Our findings emphasize the importance of careful management optimization of COPD patients undergoing CABG. In this regard, preoperative pulmonary rehabilitation, bronchodilator therapy, and oxygen supplementation could play a critical role in mitigating the detrimental risk of lung hyperinflation and chronic hypoxia37. Strategies to mitigate the elevated risks in this high-risk population may include inhaled triple combination therapy (long-acting muscarinic antagonists, long-acting β2-agonists, and inhaled corticosteroid)38, and using the left internal mammary artery39, which improves long-term survival in COPD patients. Studies demonstrated that inhaled corticosteroids (ICS) could diminish the risk of coronary artery disease in COPD patients40,41 subsequently reducing the mortality risk42.

Limitations

Despite the strength of sophisticated statistical analysis, this study has some limitations that should be considered when interpreting the results. First, as a retrospective analysis, it is subject to the inherent biases and potential unmeasured confounding factors associated with observational studies. Second, due to administrative issues, the patients were not included after 2016, therefore advancements in perioperative management and COPD treatment strategies may have impacted the observed outcomes.
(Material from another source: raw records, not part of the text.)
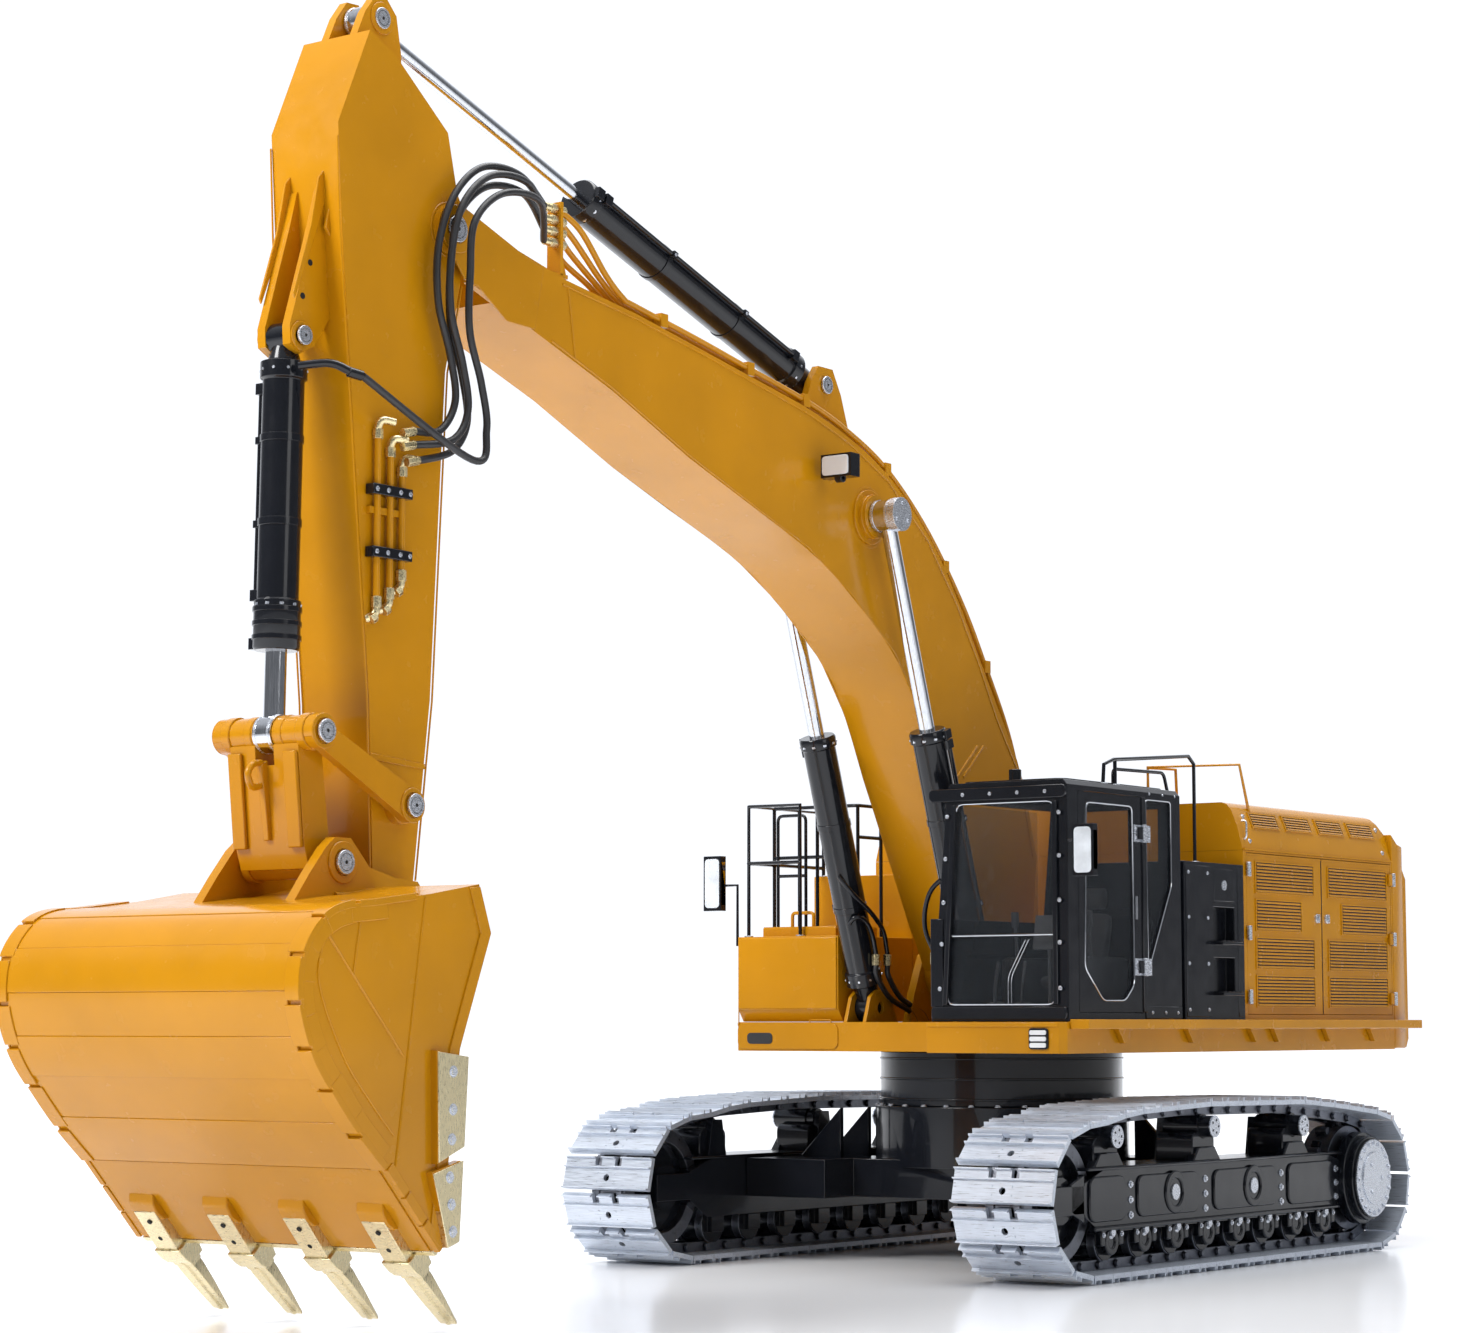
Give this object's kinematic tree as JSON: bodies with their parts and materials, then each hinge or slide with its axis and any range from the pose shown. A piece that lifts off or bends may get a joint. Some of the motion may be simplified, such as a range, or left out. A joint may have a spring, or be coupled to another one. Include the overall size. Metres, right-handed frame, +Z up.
{
  "type": "rc excavator",
  "caption": "Radio-controlled tracked hydraulic excavator of metal, yellow with black cab and undercarriage, bare-metal track shoes, boom, stick and toothed bucket that all move.",
  "frame": {"origin": "Centre of the whole object's footprint at floor level.", "axes": "+Z up, +Y towards the counterweight at the rear, so the boom reaches along -Y; +X is the cab side, the machine's left."},
  "size_m": [0.55, 1.743, 1.062],
  "materials": {
    "yellow_paint": "gloss",
    "black_paint": "gloss",
    "turned_steel": "satin",
    "shoe_metal": "satin",
    "tooth_metal": "satin",
    "hose_rubber": "matte",
    "interior_plastic": "matte"
  },
  "bodies": {
    "undercarriage": {"car_body": "black_paint", "slew_ring": "black_paint", "track_frame_l": "black_paint", "track_frame_r": "black_paint", "track_belt_l": "shoe_metal", "track_belt_r": "shoe_metal"},
    "house": {"deck": "yellow_paint", "walkway": "yellow_paint", "counterweight": "yellow_paint", "engine_house": "yellow_paint", "side_compartment": "black_paint", "pump_unit": "black_paint", "valve_block": "tooth_metal", "cab": "black_paint", "seat": "interior_plastic", "console": "interior_plastic", "tool_box": "yellow_paint", "tank": "yellow_paint", "rail_right": "black_paint", "rail_roof": "black_paint"},
    "boom": {"boom": "yellow_paint", "boom_pipes": "yellow_paint"},
    "stick": {"stick": "yellow_paint", "stick_pipes": "yellow_paint", "hose_1": "hose_rubber", "hose_2": "hose_rubber", "hose_3": "hose_rubber", "hose_4": "hose_rubber"},
    "bucket": {"bucket": "yellow_paint", "bucket_teeth": "tooth_metal"},
    "bucket_links": {"bucket_link_l": "yellow_paint", "bucket_link_r": "yellow_paint"},
    "h_link": {"h_link": "yellow_paint"},
    "boom_lamp": {"boom_lamp": "black_paint"},
    "lift_cylinder_l": {"lift_cylinder_l": "black_paint"},
    "lift_cylinder_r": {"lift_cylinder_r": "black_paint"},
    "lift_rod_l": {"lift_rod_l": "turned_steel"},
    "lift_rod_r": {"lift_rod_r": "turned_steel"},
    "stick_cylinder": {"stick_cylinder": "black_paint"},
    "stick_rod": {"stick_rod": "turned_steel"},
    "bucket_cylinder": {"bucket_cylinder": "black_paint"},
    "bucket_rod": {"bucket_rod": "turned_steel"},
    "cab_door": {"cab_door": "black_paint"},
    "engine_door_front": {"engine_door_front": "yellow_paint"},
    "engine_door_rear": {"engine_door_rear": "yellow_paint"},
    "hood": {"hood": "yellow_paint"},
    "mirror_l": {"mirror_l": "black_paint"},
    "mirror_r": {"mirror_r": "black_paint"},
    "lever_l": {"lever_l": "interior_plastic"},
    "lever_r": {"lever_r": "interior_plastic"},
    "idler_l": {"idler_l": "black_paint"},
    "idler_r": {"idler_r": "black_paint"},
    "sprocket_l": {"sprocket_l": "black_paint"},
    "sprocket_r": {"sprocket_r": "black_paint"},
    "carrier_front_l": {"carrier_front_l": "black_paint"},
    "carrier_mid_l": {"carrier_mid_l": "black_paint"},
    "carrier_rear_l": {"carrier_rear_l": "black_paint"},
    "carrier_front_r": {"carrier_front_r": "black_paint"},
    "carrier_mid_r": {"carrier_mid_r": "black_paint"},
    "carrier_rear_r": {"carrier_rear_r": "black_paint"}
  },
  "joints": [
    {"name": "swing", "type": "hinge", "parent": "undercarriage", "child": "house", "pos_m": [0, 0.3055, 0.204], "axis": [0, 0, 1], "continuous": true},
    {"name": "boom_lift", "type": "hinge", "parent": "house", "child": "boom", "pos_m": [-0.015, 0.2855, 0.285], "axis": [1, 0, 0], "range_deg": [-6, 40]},
    {"name": "stick_crowd", "type": "hinge", "parent": "boom", "child": "stick", "pos_m": [-0.015, -0.5775, 0.879], "axis": [1, 0, 0], "range_deg": [-40, 10], "deforming": ["hose_1", "hose_2", "hose_3", "hose_4"]},
    {"name": "bucket_curl", "type": "hinge", "parent": "stick", "child": "bucket", "pos_m": [-0.015, -0.6385, 0.322], "axis": [1, 0, 0], "range_deg": [-10, 60]},
    {"name": "lift_cylinder_l_turn", "type": "hinge", "parent": "house", "child": "lift_cylinder_l", "pos_m": [0.0495, 0.1855, 0.247], "axis": [1, 0, 0], "range_deg": [-6.84, 42.78]},
    {"name": "lift_rod_l_slide", "type": "slide", "parent": "lift_cylinder_l", "child": "lift_rod_l", "axis": [0, -0.3247, 0.9458], "range_m": [-0.0722, 0.0117]},
    {"name": "lift_cylinder_r_turn", "type": "hinge", "parent": "house", "child": "lift_cylinder_r", "pos_m": [-0.0795, 0.1855, 0.247], "axis": [1, 0, 0], "range_deg": [-6.84, 42.78]},
    {"name": "lift_rod_r_slide", "type": "slide", "parent": "lift_cylinder_r", "child": "lift_rod_r", "axis": [0, -0.3247, 0.9458], "range_m": [-0.0722, 0.0117]},
    {"name": "stick_cylinder_turn", "type": "hinge", "parent": "boom", "child": "stick_cylinder", "pos_m": [-0.015, -0.0125, 0.838], "axis": [1, 0, 0], "range_deg": [-5.63, 1.78]},
    {"name": "stick_rod_slide", "type": "slide", "parent": "stick_cylinder", "child": "stick_rod", "axis": [0, -0.9508, 0.3099], "range_m": [-0.1102, 0.0283]},
    {"name": "bucket_cylinder_turn", "type": "hinge", "parent": "stick", "child": "bucket_cylinder", "pos_m": [-0.015, -0.7315, 0.768], "axis": [1, 0, 0], "range_deg": [-2.08, 0.76]},
    {"name": "bucket_rod_slide", "type": "slide", "parent": "bucket_cylinder", "child": "bucket_rod", "axis": [0, -0.0192, -0.9998], "range_m": [-0.0158, 0.0898]},
    {"name": "bucket_links_turn", "type": "hinge", "parent": "stick", "child": "bucket_links", "pos_m": [-0.015, -0.6345, 0.403], "axis": [1, 0, 0], "range_deg": [-8.09, 46.07]},
    {"name": "h_link_turn", "type": "hinge", "parent": "bucket_links", "child": "h_link", "pos_m": [-0.015, -0.7375, 0.455], "axis": [1, 0, 0], "range_deg": [-37.35, 6.64]},
    {"name": "cab_door_open", "type": "hinge", "parent": "house", "child": "cab_door", "pos_m": [0.2245, 0.2035, 0.345], "axis": [0, 0, 1], "range_deg": [0, 80]},
    {"name": "engine_door_front_open", "type": "hinge", "parent": "house", "child": "engine_door_front", "pos_m": [0.2245, 0.416, 0.322], "axis": [0, 0, -1], "range_deg": [0, 100]},
    {"name": "engine_door_rear_open", "type": "hinge", "parent": "house", "child": "engine_door_rear", "pos_m": [0.2245, 0.75, 0.322], "axis": [0, 0, 1], "range_deg": [0, 100]},
    {"name": "hood_open", "type": "hinge", "parent": "house", "child": "hood", "pos_m": [-0.2217, 0.5705, 0.4085], "axis": [0, -1, 0], "range_deg": [0, 60]},
    {"name": "mirror_l_fold", "type": "hinge", "parent": "house", "child": "mirror_l", "pos_m": [0.2262, 0.06, 0.4], "axis": [0, 0, 1], "range_deg": [-60, 15]},
    {"name": "mirror_r_fold", "type": "hinge", "parent": "house", "child": "mirror_r", "pos_m": [-0.2243, 0.16, 0.346], "axis": [0, 0, 1], "range_deg": [-60, 60]},
    {"name": "lever_l_tilt", "type": "hinge", "parent": "house", "child": "lever_l", "pos_m": [0.1905, 0.1605, 0.2925], "axis": [1, 0, 0], "range_deg": [-15, 15]},
    {"name": "lever_r_tilt", "type": "hinge", "parent": "house", "child": "lever_r", "pos_m": [0.1085, 0.1605, 0.2925], "axis": [1, 0, 0], "range_deg": [-15, 15]},
    {"name": "boom_lamp_tilt", "type": "hinge", "parent": "boom", "child": "boom_lamp", "pos_m": [0.03, -0.0505, 0.742], "axis": [1, 0, 0], "range_deg": [-30, 30]},
    {"name": "sprocket_l_spin", "type": "hinge", "parent": "undercarriage", "child": "sprocket_l", "pos_m": [0.223, 0.6005, 0.073], "axis": [1, 0, 0], "continuous": true},
    {"name": "idler_l_spin", "type": "hinge", "parent": "undercarriage", "child": "idler_l", "pos_m": [0.223, 0.0105, 0.073], "axis": [1, 0, 0], "continuous": true},
    {"name": "carrier_front_l_spin", "type": "hinge", "parent": "undercarriage", "child": "carrier_front_l", "pos_m": [0.223, 0.0905, 0.1287], "axis": [1, 0, 0], "continuous": true},
    {"name": "carrier_mid_l_spin", "type": "hinge", "parent": "undercarriage", "child": "carrier_mid_l", "pos_m": [0.223, 0.2775, 0.1334], "axis": [1, 0, 0], "continuous": true},
    {"name": "carrier_rear_l_spin", "type": "hinge", "parent": "undercarriage", "child": "carrier_rear_l", "pos_m": [0.223, 0.4645, 0.13], "axis": [1, 0, 0], "continuous": true},
    {"name": "sprocket_r_spin", "type": "hinge", "parent": "undercarriage", "child": "sprocket_r", "pos_m": [-0.223, 0.6005, 0.073], "axis": [1, 0, 0], "continuous": true},
    {"name": "idler_r_spin", "type": "hinge", "parent": "undercarriage", "child": "idler_r", "pos_m": [-0.223, 0.0105, 0.073], "axis": [1, 0, 0], "continuous": true},
    {"name": "carrier_front_r_spin", "type": "hinge", "parent": "undercarriage", "child": "carrier_front_r", "pos_m": [-0.223, 0.0905, 0.1287], "axis": [1, 0, 0], "continuous": true},
    {"name": "carrier_mid_r_spin", "type": "hinge", "parent": "undercarriage", "child": "carrier_mid_r", "pos_m": [-0.223, 0.2775, 0.1334], "axis": [1, 0, 0], "continuous": true},
    {"name": "carrier_rear_r_spin", "type": "hinge", "parent": "undercarriage", "child": "carrier_rear_r", "pos_m": [-0.223, 0.4645, 0.13], "axis": [1, 0, 0], "continuous": true}
  ],
  "couplings": [
    {"joint": "lift_cylinder_l_turn", "follows": "boom_lift", "ratio": 1.0569},
    {"joint": "lift_rod_l_slide", "follows": "boom_lift", "m_per_rad": -0.102},
    {"joint": "lift_cylinder_r_turn", "follows": "boom_lift", "ratio": 1.0569},
    {"joint": "lift_rod_r_slide", "follows": "boom_lift", "m_per_rad": -0.102},
    {"joint": "stick_cylinder_turn", "follows": "stick_crowd", "ratio": 0.1282},
    {"joint": "stick_rod_slide", "follows": "stick_crowd", "m_per_rad": 0.1564},
    {"joint": "bucket_cylinder_turn", "follows": "bucket_curl", "ratio": -0.0264},
    {"joint": "bucket_rod_slide", "follows": "bucket_curl", "m_per_rad": 0.0848},
    {"joint": "bucket_links_turn", "follows": "bucket_curl", "ratio": 0.7595},
    {"joint": "h_link_turn", "follows": "bucket_curl", "ratio": -0.6141},
    {"joint": "idler_l_spin", "follows": "sprocket_l_spin", "ratio": 1},
    {"joint": "carrier_front_l_spin", "follows": "sprocket_l_spin", "ratio": 4.7},
    {"joint": "carrier_mid_l_spin", "follows": "sprocket_l_spin", "ratio": 4.7},
    {"joint": "carrier_rear_l_spin", "follows": "sprocket_l_spin", "ratio": 4.7},
    {"joint": "idler_r_spin", "follows": "sprocket_r_spin", "ratio": 1},
    {"joint": "carrier_front_r_spin", "follows": "sprocket_r_spin", "ratio": 4.7},
    {"joint": "carrier_mid_r_spin", "follows": "sprocket_r_spin", "ratio": 4.7},
    {"joint": "carrier_rear_r_spin", "follows": "sprocket_r_spin", "ratio": 4.7}
  ]
}
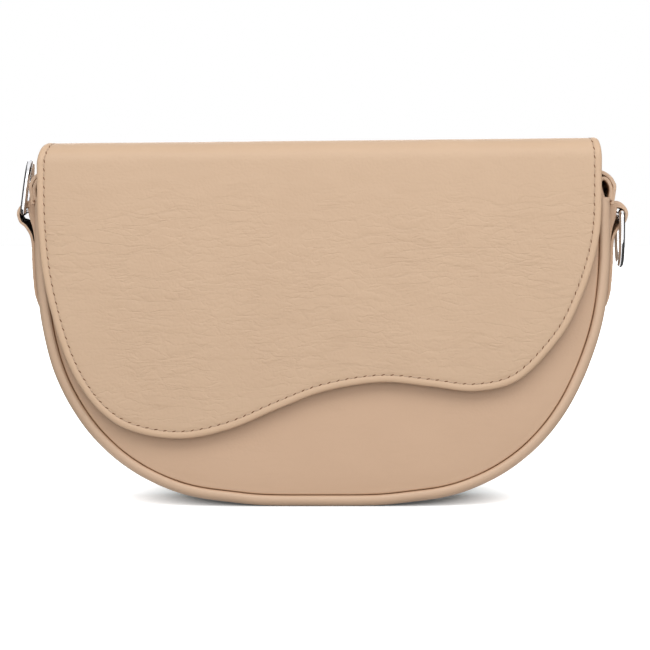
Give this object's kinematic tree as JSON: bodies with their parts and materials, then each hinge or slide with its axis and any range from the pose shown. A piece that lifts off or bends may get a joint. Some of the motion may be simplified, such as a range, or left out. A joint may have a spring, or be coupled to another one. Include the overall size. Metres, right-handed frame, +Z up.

Additionally, although the COPD diagnosis was based on spirometric results, detailed data on the pulmonary function test results or disease severity metrics was unavailable in the data registry, which could have provided a more nuanced understanding of the impact of COPD on CABG outcomes. The study population was also limited to a single healthcare center, which may limit the generalizability of the findings to other settings. Therefore, prospective, multicenter studies with comprehensive clinical data collection would be valuable for confirmation of the current findings.

Conclusion

This study, using IPW and PSM, consistently demonstrated that patients with COPD undergoing CABG have a significantly higher risk of long-term mortality and major adverse cardiac and cerebrovascular events compared to CABG patients without COPD. However, no association was observed between COPD and 30-day mortality. These findings underscore the importance of vigilant management optimization in COPD patients. Future research should focus on identifying the most effective strategies to mitigate the elevated risks associated with COPD in the setting of cardiac surgery.